Eric, who had worked closely with Human Rights Watch, also wrote several chapters in a book overviewing worldwide gay rights. This brutal murder followed the news that Michel Togué and Alice Nkom, lawyers fighting for gay rights, have been burgled, and had death threats on themselves and their children.

These attacks remain "unchecked by the government."

Like race relations, the road to gay rights is rocky. In 1939, for example, the D.A.R. (a pack of women in 'mob caps' called Daughters of the American Revolution) did not want Marian Anderson, one of the great singers of all time to sing at Constitution Hall: Anderson was black.

So, Eleanor Roosevelt resigned from the D.A.R., and her husband, F.D.R., met with Walter White, head of the NAACP (a new force then; brave as Alternatives-Cameroun) and declared Miss Anderson would sing in a major open event at the Lincoln Memorial. Seventy five thousand black and white Americans showed up. Then what happened? We sat appalled, strangled by the Zimmerman trial. How did we just sit and watch?

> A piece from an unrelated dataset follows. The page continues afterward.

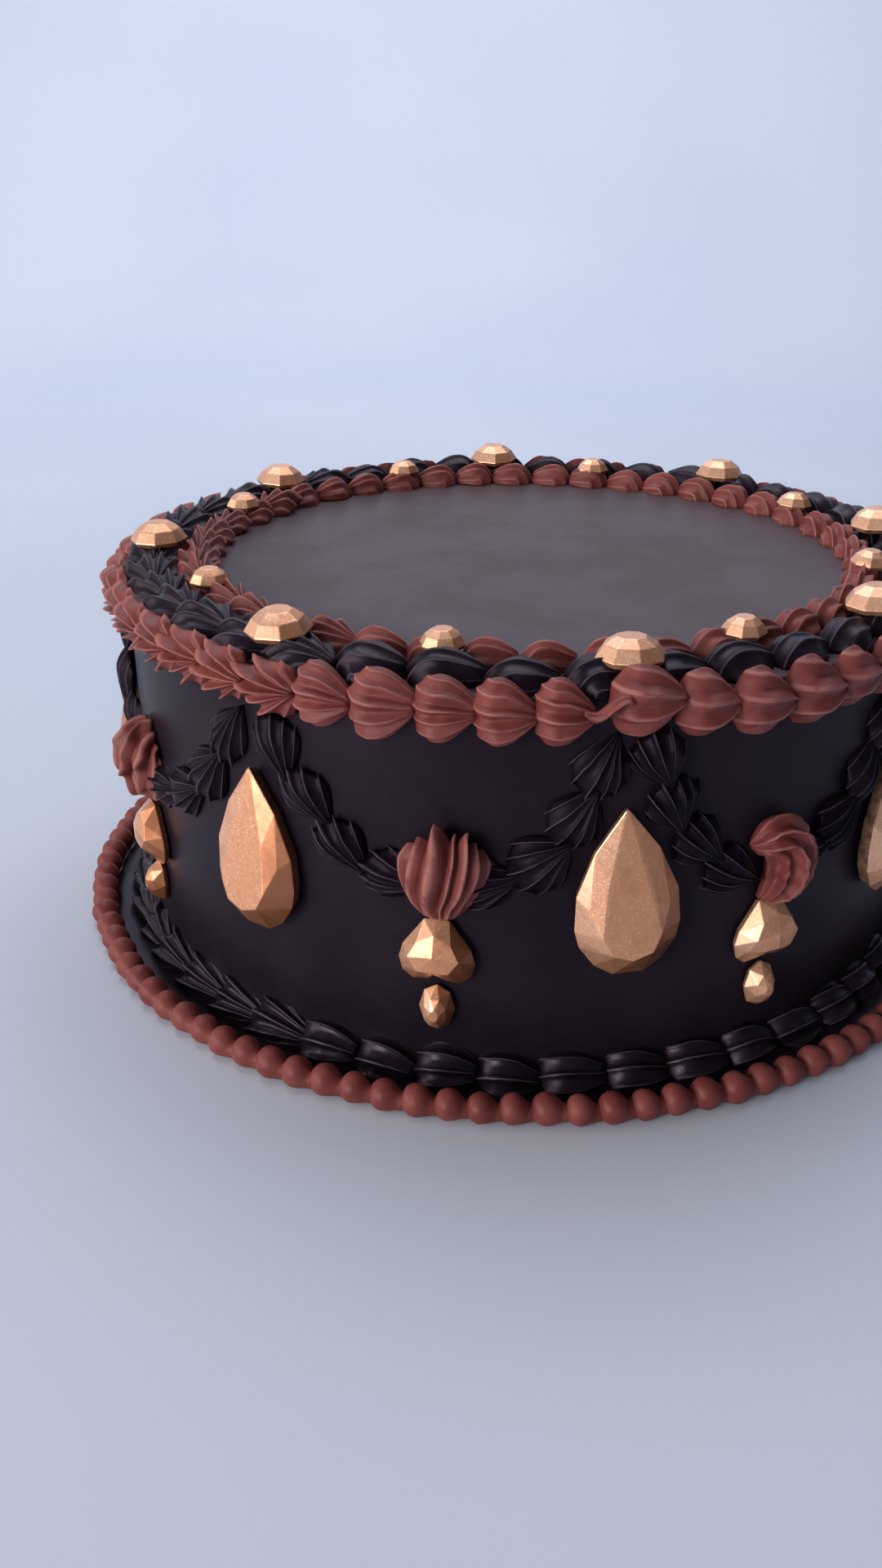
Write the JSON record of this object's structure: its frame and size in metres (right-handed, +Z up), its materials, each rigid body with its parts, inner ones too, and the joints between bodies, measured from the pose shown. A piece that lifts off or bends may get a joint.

And then, President Obama did speak out about Trayvon Martin in the audacious voice of the reflective writer we elected. Ah, Hope puts her toe in the heavy door of our undistinguished time. It was hard to find Obama's powerful talk on television, but worth the search, for he revealed himself again, the leader we gathered around. The presence who offered us a rare, engaged commitment to what our nation is all about. The President's talk refreshed me. Yes, he's with us. I felt there'd be a follow up of electric exchanges on television but there was only evidence of history's bipolar condition -- the obsession over that trial, the obsession with the masked jurors. (If we didn't like it, we could go read Kafka.) But then there was the big story, as someone put it on Facebook, rather well: "A young woman married to a man gave birth to a real baby." We held our breath until it was named. We do care about life. See?

Hope sighed.

Tears in the NRA's eyes took on the lustre of regal pearls. Just as America loves to see it: There'll always be an England to distract us from changes we would prefer not to acknowledge.

"Trayvon Martin could have been me," the President said.

And I saw a picture of Eric Ohena Lembembe. He could have been the brilliant star of Fruitvale Station, and, like Oscar Grant, the young man shot there, he could have gone on and with his intriguing partner; raised a kid who needed a loving home. Perhaps TV would spare a segment and we'd all have stood there eager to hear the name the kid wanted to be called. They'd have lived a life filled with the audacity of hope; rather than snuffed out by hatred's tyranny.